Trying to figure out the likely coutcomes in Daniel Deronda

The ever more odious Grandcourt now is scheming to get back into the good graces of Gwendolen - OK on the one hand he recognizes, I think, that she has no money or title to bring to him, so perhaps his love for her is genuine, and perhaps the whole mysterious back story - that he had a relationship with and children by another woman whom he has refused to marry - may be a false - but why is he so unlikable, kind of a dolt and very nasty to his right-hand-man Mr. Lush? Is his desire for Gwendolen something only stirred by an incipient rivalry w/ another suitor - Deronda - spurred only by the desire to get what someone else wants? In a more conventional comedy of manners, the truth would all come out, we'd learn that Grandcourt is a good man who whose chances for happiness in marriage were (nearly) ruined by the scheming servant, Mr. Lush, and he would prove himself to Gwendolen and marry her and lift her and her family out of (near) poverty. Yet Eliot's is not a conventional novel: I suspect the Grandcourt is as shallow and narcissistic as he seems, that Gwendolen is making a series of terrible mistake and decisions, and that even the sympathetic, eponymous Deronda - who really, about 1/3 way through the novel, is pretty much a secondary character - will prove to be not right for Gwendolen, either not good enough for her or too good: the sub-plot of the Jewess rescued from drowning will have to play a role.
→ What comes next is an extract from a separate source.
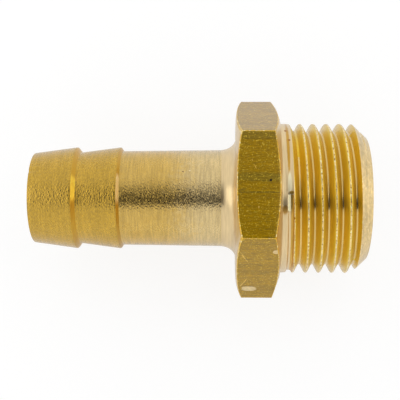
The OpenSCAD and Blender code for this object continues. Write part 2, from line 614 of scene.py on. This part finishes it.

Can she possibly be a serious love interest for Deronda? Or would that be too scandalous? In other words - to Eliot's credit - I have no idea who will end up with whom, and whether the assortment of couples at the end will be conventionally comic or much more wry, foreboding, and dark - and I suspect, knowing Eliot's sharp (and sometimes even impenetrable) wit and intelligence, the latter, more unconventional outcome.